- _Dataset content_

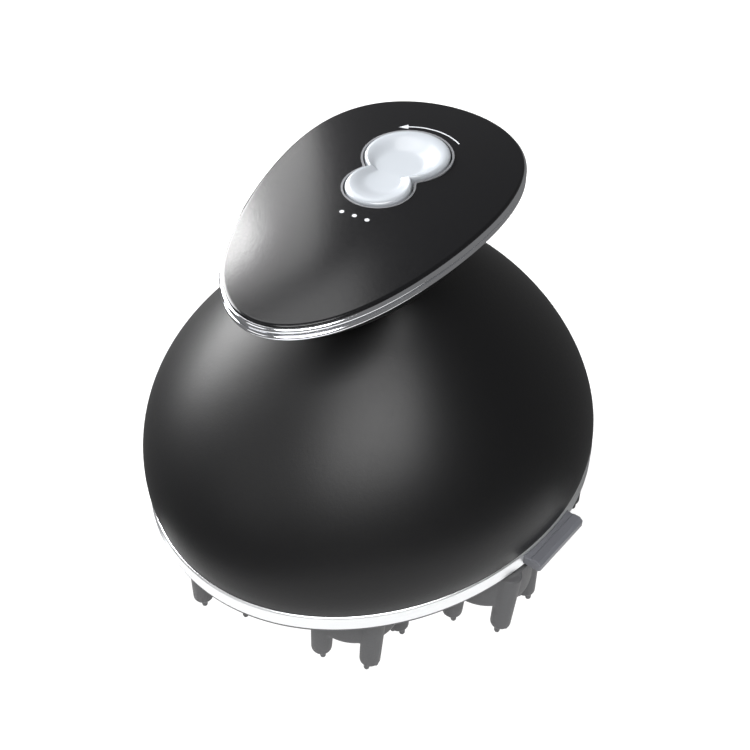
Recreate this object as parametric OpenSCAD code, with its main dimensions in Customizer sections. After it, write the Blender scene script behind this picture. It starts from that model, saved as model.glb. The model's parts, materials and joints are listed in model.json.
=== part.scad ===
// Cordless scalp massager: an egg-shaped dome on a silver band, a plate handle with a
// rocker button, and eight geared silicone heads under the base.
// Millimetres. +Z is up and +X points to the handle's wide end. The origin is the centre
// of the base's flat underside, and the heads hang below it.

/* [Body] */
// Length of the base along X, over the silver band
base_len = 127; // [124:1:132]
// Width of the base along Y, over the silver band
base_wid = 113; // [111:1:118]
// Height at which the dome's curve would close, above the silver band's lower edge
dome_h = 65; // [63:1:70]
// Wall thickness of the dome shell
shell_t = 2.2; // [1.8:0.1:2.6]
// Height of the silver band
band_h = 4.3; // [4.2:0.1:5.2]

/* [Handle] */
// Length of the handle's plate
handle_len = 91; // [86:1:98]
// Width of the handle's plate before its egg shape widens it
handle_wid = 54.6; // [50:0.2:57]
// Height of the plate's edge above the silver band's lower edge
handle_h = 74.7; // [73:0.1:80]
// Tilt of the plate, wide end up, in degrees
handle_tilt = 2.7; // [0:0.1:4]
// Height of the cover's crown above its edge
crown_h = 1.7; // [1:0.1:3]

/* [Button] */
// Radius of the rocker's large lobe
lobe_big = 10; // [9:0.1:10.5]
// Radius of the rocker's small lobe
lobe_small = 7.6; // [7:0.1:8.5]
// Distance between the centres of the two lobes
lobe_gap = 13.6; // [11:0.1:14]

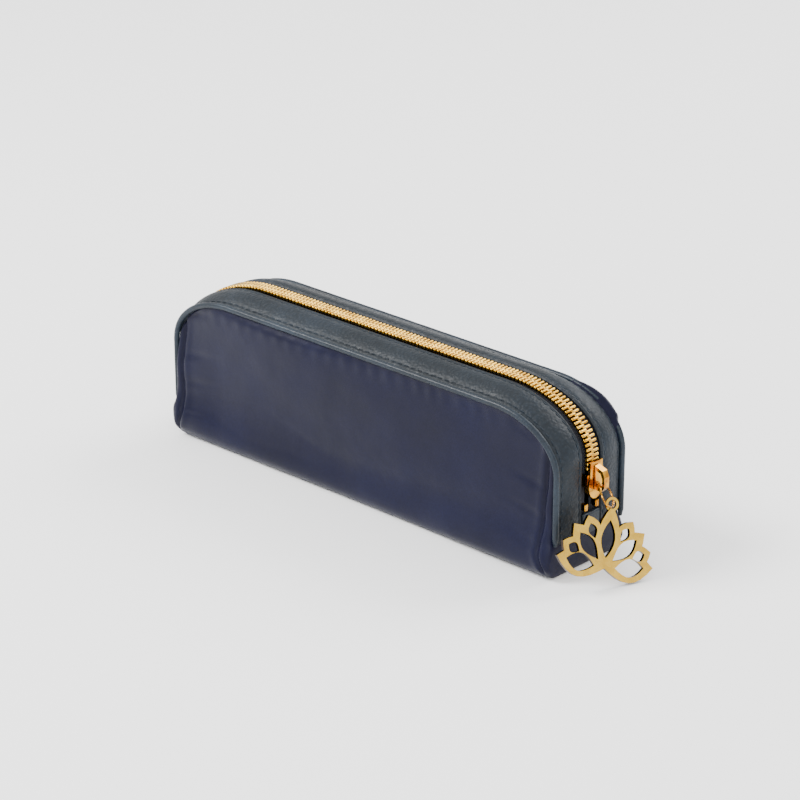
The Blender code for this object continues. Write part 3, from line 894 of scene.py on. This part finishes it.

* * *

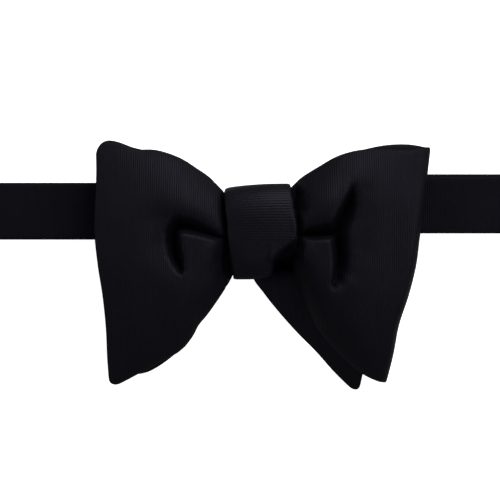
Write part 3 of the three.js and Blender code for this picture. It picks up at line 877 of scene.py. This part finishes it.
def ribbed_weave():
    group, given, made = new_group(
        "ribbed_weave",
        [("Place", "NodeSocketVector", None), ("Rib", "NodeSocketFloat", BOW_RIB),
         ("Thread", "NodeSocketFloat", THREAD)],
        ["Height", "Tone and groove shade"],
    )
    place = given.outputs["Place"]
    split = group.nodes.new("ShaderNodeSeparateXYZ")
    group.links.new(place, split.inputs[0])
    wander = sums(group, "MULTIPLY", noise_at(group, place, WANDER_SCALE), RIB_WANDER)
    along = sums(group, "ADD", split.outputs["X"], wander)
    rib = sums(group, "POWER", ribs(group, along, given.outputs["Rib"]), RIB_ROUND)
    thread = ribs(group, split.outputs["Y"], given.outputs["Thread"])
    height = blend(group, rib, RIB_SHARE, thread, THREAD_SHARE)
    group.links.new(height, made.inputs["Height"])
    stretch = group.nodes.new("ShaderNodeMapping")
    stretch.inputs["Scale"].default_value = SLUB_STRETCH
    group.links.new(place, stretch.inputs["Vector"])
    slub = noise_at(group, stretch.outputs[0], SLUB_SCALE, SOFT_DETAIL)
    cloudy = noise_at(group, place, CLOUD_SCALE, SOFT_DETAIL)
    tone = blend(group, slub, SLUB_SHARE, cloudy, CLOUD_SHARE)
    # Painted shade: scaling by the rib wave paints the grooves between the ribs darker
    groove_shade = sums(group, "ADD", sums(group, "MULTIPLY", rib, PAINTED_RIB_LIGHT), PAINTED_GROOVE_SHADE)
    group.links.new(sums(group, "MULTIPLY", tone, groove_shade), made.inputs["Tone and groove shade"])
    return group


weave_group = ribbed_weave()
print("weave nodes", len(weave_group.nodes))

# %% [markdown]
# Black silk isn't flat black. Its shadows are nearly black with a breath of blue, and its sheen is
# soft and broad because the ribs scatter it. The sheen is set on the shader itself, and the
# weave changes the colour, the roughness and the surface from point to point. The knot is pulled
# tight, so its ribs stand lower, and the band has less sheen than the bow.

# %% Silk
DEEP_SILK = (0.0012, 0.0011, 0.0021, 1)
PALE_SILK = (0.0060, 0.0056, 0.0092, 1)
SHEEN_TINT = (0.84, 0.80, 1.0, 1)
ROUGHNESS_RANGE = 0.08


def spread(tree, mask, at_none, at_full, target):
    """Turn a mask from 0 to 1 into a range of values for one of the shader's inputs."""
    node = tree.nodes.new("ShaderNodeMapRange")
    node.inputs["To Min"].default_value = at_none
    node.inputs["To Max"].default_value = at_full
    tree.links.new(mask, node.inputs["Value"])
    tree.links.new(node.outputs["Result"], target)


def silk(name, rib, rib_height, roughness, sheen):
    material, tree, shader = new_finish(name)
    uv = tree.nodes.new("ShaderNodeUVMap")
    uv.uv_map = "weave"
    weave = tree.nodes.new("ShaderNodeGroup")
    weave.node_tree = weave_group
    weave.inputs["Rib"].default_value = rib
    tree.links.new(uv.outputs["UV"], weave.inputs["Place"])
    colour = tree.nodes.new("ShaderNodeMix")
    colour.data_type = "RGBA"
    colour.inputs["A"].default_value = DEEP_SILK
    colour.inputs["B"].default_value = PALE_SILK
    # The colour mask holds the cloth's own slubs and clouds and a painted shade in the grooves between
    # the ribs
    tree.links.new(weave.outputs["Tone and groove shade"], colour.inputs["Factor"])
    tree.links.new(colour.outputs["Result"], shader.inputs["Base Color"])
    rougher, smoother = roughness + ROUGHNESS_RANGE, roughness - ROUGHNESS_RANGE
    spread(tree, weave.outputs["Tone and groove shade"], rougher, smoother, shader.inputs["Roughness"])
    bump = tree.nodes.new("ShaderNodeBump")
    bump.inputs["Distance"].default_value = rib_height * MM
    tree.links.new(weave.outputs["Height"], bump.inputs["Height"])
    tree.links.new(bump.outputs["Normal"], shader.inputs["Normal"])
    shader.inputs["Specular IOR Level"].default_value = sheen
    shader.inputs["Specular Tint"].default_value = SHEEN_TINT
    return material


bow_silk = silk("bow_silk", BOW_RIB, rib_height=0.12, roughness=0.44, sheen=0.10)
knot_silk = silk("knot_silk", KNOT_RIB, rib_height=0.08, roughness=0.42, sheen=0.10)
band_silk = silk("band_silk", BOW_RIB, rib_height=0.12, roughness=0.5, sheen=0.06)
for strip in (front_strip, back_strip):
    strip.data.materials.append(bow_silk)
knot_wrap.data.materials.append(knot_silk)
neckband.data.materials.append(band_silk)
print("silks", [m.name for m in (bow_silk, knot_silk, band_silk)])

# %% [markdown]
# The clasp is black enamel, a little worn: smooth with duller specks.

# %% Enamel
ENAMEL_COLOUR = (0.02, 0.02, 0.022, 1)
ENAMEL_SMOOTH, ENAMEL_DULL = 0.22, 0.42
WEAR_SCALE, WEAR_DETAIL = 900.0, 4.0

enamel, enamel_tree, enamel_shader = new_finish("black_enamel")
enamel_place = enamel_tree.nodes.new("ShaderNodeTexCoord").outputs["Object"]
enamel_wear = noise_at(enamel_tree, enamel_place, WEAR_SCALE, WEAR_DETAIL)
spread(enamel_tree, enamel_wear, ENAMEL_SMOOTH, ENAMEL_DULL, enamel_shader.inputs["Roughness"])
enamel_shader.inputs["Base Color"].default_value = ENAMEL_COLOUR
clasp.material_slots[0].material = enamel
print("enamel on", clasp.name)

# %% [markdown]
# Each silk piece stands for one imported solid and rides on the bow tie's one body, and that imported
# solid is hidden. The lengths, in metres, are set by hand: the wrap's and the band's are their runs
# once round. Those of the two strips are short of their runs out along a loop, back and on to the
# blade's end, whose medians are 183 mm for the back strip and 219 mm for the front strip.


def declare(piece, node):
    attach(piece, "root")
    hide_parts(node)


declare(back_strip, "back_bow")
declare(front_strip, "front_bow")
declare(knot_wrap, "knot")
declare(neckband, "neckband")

- _Problem_
Begin at the line that has "Recreate this object", stop after the line that has "The Blender code", and repeat exactly those lines, nothing more.

- _Task output_
Recreate this object as parametric OpenSCAD code, with its main dimensions in Customizer sections. After it, write the Blender scene script behind this picture. It starts from that model, saved as model.glb. The model's parts, materials and joints are listed in model.json.
=== part.scad ===
// Cordless scalp massager: an egg-shaped dome on a silver band, a plate handle with a
// rocker button, and eight geared silicone heads under the base.
// Millimetres. +Z is up and +X points to the handle's wide end. The origin is the centre
// of the base's flat underside, and the heads hang below it.

/* [Body] */
// Length of the base along X, over the silver band
base_len = 127; // [124:1:132]
// Width of the base along Y, over the silver band
base_wid = 113; // [111:1:118]
// Height at which the dome's curve would close, above the silver band's lower edge
dome_h = 65; // [63:1:70]
// Wall thickness of the dome shell
shell_t = 2.2; // [1.8:0.1:2.6]
// Height of the silver band
band_h = 4.3; // [4.2:0.1:5.2]

/* [Handle] */
// Length of the handle's plate
handle_len = 91; // [86:1:98]
// Width of the handle's plate before its egg shape widens it
handle_wid = 54.6; // [50:0.2:57]
// Height of the plate's edge above the silver band's lower edge
handle_h = 74.7; // [73:0.1:80]
// Tilt of the plate, wide end up, in degrees
handle_tilt = 2.7; // [0:0.1:4]
// Height of the cover's crown above its edge
crown_h = 1.7; // [1:0.1:3]

/* [Button] */
// Radius of the rocker's large lobe
lobe_big = 10; // [9:0.1:10.5]
// Radius of the rocker's small lobe
lobe_small = 7.6; // [7:0.1:8.5]
// Distance between the centres of the two lobes
lobe_gap = 13.6; // [11:0.1:14]

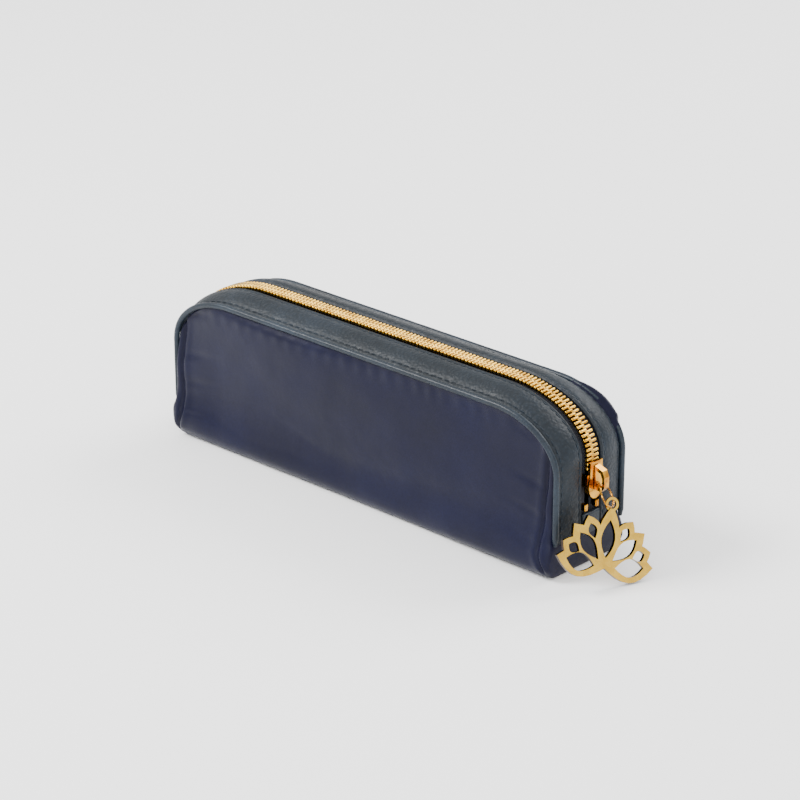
The Blender code for this object continues. Write part 3, from line 894 of scene.py on. This part finishes it.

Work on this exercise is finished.